__DESCRIPTION OF THE TASK__.
From the entries that follow, pick out all lines holding "attach".

__DATA SECTION__.
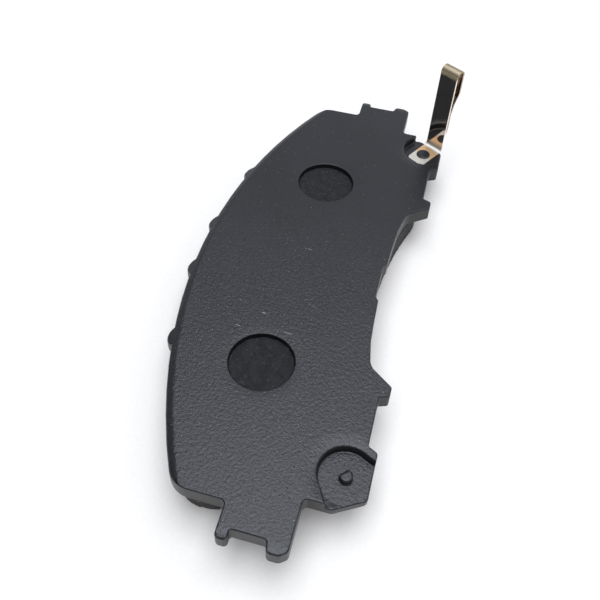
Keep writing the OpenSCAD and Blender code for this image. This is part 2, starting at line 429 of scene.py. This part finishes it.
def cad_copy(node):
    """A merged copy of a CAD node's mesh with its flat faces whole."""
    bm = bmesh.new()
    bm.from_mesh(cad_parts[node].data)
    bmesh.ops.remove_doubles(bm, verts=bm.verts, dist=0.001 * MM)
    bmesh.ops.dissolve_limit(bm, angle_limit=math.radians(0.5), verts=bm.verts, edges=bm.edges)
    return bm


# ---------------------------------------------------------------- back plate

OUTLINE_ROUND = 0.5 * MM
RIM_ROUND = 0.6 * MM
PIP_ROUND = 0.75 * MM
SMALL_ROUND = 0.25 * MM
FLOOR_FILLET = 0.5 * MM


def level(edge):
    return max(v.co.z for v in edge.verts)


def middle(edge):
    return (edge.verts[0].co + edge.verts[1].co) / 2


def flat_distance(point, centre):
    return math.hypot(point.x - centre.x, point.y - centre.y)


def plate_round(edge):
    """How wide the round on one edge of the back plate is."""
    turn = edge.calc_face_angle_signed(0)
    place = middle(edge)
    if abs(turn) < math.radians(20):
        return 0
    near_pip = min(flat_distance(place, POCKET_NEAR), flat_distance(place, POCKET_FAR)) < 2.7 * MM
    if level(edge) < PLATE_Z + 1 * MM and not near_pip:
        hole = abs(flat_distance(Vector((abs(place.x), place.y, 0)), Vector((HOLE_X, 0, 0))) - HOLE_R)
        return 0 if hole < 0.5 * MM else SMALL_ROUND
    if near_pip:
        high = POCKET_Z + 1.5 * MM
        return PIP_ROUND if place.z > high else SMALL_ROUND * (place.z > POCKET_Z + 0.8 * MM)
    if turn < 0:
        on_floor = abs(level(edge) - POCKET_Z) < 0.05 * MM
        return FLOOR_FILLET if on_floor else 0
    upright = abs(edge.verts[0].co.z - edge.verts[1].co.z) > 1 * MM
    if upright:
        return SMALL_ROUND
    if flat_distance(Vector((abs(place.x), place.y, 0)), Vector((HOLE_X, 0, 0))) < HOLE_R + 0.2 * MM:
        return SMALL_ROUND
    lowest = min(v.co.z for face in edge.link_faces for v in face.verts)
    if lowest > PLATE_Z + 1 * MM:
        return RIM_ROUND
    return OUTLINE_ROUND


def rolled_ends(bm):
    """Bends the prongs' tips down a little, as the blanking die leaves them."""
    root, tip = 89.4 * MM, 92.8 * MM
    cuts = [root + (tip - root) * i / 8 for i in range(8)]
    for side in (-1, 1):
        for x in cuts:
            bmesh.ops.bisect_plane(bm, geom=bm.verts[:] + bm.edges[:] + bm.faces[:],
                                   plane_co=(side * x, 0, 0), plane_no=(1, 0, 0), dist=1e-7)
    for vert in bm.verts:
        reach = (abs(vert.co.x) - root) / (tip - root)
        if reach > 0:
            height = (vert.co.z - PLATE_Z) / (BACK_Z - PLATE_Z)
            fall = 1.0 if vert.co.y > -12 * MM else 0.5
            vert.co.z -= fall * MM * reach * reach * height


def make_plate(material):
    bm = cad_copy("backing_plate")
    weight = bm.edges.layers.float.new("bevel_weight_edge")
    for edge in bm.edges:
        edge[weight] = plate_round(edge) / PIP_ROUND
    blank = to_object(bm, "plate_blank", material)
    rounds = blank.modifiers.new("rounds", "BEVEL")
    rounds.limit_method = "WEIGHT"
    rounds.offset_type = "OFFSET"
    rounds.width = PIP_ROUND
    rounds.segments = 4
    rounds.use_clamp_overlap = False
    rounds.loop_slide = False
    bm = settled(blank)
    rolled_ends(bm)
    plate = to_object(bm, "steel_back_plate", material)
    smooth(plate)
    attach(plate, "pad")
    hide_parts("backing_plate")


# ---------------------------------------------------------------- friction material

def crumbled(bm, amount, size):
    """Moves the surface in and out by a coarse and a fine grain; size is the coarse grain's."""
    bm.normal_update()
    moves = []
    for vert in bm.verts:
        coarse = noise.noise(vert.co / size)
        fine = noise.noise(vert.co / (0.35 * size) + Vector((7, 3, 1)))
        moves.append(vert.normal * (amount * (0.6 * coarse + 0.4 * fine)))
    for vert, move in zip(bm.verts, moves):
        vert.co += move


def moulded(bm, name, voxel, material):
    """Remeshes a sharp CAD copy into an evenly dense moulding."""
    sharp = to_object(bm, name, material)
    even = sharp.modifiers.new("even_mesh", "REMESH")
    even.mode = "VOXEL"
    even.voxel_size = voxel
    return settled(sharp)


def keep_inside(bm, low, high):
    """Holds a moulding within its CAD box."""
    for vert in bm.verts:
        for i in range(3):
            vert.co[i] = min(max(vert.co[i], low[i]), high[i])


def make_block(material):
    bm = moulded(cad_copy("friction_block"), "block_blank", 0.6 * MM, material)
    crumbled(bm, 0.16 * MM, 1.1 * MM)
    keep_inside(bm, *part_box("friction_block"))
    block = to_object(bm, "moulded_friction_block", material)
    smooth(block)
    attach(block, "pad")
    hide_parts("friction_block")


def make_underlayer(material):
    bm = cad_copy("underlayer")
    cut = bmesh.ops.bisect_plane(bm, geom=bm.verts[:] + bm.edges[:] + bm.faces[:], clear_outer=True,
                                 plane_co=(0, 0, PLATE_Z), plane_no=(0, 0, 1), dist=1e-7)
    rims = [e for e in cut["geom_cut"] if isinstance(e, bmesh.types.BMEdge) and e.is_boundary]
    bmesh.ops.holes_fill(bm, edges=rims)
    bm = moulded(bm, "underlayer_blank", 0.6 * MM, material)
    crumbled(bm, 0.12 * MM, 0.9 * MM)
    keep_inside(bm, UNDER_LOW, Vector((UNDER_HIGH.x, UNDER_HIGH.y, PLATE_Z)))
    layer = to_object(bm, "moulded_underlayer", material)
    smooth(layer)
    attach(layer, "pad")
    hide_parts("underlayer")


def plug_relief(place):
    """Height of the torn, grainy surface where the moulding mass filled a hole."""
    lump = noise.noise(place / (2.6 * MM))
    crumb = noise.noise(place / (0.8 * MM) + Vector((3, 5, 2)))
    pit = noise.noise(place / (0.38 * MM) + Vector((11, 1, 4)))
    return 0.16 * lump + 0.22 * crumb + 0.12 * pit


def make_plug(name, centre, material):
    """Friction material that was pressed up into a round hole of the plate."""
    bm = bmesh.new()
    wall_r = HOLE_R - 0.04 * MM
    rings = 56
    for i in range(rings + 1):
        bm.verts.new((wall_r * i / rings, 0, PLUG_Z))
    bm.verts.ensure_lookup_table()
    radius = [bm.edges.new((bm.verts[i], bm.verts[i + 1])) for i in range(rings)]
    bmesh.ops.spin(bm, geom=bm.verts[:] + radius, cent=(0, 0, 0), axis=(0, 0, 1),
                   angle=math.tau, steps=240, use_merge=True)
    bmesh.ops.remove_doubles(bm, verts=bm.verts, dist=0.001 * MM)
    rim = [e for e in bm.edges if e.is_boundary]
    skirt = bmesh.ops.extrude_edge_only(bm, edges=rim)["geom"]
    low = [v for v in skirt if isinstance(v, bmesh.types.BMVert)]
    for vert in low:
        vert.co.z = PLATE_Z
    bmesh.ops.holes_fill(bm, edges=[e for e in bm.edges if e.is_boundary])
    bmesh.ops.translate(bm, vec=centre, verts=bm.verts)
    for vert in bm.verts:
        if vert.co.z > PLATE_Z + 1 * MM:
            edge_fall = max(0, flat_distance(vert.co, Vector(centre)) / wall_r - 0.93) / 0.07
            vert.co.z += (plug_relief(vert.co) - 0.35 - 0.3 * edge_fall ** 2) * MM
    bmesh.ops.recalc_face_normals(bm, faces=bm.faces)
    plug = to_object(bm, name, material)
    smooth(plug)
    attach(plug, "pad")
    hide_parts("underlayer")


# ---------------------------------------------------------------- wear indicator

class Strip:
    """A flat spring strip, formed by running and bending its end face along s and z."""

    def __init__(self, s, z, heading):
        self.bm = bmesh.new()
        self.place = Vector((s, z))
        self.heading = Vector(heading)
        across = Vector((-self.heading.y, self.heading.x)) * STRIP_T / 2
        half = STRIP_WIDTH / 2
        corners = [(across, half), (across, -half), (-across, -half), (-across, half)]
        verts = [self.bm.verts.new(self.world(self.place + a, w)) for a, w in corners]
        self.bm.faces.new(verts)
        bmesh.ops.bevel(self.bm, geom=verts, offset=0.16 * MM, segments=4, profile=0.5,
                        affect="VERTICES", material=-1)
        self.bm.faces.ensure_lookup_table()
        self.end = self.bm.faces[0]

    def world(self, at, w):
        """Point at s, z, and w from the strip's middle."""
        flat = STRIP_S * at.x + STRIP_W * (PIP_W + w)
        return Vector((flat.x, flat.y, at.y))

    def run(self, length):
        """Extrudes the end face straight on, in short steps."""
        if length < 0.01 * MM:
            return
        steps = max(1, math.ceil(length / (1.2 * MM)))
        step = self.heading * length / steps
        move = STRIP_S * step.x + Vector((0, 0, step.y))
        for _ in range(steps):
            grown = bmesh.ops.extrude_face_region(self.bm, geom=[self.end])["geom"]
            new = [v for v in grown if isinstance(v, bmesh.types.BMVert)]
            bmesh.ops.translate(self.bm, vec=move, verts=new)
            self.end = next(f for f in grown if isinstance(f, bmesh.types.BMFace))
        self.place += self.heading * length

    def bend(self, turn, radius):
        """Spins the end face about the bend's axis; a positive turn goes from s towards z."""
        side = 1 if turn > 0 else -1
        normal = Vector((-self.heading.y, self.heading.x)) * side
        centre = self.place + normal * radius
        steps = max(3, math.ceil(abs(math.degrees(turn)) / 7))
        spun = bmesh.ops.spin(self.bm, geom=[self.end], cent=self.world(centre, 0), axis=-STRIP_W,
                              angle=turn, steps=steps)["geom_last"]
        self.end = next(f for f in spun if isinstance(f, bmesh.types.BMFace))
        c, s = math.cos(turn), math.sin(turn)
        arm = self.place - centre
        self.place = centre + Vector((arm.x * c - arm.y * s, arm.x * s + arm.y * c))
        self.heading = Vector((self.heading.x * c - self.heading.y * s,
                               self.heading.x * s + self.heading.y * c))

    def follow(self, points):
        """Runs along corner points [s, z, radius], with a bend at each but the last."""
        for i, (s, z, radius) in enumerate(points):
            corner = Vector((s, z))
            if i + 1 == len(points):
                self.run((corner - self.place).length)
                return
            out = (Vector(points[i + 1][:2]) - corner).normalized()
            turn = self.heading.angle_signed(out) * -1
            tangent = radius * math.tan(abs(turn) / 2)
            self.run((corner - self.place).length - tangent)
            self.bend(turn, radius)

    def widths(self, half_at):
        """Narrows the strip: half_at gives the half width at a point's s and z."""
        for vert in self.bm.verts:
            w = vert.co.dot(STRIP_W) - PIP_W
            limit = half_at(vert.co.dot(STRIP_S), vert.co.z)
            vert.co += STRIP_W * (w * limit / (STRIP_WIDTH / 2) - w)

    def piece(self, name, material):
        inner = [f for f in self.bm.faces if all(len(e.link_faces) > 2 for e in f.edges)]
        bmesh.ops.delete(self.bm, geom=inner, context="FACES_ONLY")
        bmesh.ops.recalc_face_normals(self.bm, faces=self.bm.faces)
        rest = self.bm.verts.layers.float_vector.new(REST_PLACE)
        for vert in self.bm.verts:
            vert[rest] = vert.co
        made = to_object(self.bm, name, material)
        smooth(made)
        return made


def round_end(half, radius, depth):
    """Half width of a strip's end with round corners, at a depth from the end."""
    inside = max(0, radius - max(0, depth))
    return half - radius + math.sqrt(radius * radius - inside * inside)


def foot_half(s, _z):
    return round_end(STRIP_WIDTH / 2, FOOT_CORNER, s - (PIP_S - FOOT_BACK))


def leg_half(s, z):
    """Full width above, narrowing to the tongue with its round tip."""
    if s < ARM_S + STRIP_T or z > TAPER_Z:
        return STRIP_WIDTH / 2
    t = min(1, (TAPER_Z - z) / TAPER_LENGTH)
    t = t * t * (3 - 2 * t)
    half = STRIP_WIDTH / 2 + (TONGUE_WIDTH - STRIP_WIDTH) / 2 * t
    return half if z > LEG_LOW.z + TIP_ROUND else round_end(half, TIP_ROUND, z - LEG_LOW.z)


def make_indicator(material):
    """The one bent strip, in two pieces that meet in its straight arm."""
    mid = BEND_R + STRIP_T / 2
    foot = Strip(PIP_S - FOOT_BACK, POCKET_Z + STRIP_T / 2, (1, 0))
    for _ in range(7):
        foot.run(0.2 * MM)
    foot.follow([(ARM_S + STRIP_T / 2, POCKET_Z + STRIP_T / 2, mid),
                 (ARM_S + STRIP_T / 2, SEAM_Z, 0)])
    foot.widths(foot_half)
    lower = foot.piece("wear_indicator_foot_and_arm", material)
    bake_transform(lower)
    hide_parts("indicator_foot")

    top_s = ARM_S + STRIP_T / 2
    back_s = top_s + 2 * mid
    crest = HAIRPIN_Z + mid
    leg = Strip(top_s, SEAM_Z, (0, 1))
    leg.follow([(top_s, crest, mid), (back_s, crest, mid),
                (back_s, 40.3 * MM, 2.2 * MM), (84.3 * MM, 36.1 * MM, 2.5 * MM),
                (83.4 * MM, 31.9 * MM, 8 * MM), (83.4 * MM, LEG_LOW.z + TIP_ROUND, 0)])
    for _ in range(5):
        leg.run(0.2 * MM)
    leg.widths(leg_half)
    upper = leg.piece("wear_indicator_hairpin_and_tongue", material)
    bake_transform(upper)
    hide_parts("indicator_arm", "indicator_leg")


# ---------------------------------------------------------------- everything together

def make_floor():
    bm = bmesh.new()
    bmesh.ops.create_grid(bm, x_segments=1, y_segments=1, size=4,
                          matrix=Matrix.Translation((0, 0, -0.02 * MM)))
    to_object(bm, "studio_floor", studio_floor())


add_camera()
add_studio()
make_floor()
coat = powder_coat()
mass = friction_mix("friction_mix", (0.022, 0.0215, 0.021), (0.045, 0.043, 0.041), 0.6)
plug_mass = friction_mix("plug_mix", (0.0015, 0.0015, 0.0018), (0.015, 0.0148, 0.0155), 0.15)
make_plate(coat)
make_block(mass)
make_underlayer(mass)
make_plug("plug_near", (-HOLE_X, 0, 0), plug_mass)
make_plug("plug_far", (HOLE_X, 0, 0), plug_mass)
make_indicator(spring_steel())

---

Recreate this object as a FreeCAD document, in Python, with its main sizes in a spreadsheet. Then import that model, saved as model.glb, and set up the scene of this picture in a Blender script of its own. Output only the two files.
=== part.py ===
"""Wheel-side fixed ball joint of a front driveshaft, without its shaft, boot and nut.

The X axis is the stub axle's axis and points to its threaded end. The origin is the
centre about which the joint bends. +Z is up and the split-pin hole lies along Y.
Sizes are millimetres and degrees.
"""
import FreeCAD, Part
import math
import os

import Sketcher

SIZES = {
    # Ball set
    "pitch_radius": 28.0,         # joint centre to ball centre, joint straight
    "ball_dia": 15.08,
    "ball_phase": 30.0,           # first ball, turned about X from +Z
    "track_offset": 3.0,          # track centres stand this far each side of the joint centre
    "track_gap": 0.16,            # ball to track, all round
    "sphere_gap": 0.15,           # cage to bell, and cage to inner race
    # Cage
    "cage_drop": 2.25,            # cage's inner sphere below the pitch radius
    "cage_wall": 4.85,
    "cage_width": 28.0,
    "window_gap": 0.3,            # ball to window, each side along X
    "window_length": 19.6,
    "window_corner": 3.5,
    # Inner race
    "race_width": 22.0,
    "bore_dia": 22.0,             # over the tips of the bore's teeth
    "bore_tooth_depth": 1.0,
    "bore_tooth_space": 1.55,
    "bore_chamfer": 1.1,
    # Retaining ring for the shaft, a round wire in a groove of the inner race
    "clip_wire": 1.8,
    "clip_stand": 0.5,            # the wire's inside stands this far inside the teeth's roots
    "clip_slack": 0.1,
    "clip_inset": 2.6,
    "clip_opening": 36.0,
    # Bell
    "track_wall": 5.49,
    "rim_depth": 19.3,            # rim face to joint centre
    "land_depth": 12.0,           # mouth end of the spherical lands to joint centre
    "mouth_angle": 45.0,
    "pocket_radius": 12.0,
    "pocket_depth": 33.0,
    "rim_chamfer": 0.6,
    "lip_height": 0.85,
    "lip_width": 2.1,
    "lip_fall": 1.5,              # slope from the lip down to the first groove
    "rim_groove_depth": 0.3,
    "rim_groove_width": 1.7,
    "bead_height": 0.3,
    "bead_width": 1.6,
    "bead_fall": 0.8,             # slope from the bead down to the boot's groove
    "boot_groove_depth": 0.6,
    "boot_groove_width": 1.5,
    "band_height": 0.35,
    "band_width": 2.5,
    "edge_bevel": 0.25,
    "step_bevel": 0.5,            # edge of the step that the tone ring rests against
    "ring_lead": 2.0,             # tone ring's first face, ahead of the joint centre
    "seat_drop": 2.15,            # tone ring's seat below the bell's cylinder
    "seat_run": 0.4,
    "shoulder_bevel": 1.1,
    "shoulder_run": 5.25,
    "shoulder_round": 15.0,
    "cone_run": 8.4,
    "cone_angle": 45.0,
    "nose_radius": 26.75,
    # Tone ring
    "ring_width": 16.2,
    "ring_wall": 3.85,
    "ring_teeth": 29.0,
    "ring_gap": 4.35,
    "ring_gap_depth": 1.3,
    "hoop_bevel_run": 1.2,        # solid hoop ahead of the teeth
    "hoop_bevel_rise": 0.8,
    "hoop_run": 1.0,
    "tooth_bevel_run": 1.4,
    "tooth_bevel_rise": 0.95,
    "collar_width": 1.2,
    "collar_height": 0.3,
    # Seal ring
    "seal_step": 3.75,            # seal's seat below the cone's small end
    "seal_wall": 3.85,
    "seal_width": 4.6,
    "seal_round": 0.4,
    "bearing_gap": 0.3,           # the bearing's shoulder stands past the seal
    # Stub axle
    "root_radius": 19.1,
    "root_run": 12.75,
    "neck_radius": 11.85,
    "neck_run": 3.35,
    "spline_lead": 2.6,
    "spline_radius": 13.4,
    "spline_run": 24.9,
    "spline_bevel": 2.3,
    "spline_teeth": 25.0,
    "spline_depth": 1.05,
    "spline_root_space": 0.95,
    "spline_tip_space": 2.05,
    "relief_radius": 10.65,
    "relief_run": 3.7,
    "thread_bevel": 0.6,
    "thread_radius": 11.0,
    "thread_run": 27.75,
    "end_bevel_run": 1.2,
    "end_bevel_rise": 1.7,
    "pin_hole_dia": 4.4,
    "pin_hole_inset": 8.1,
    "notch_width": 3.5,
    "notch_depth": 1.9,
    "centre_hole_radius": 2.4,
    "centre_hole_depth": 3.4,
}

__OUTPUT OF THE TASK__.
    attach(plate, "pad")
    attach(block, "pad")
    attach(layer, "pad")
    attach(plug, "pad")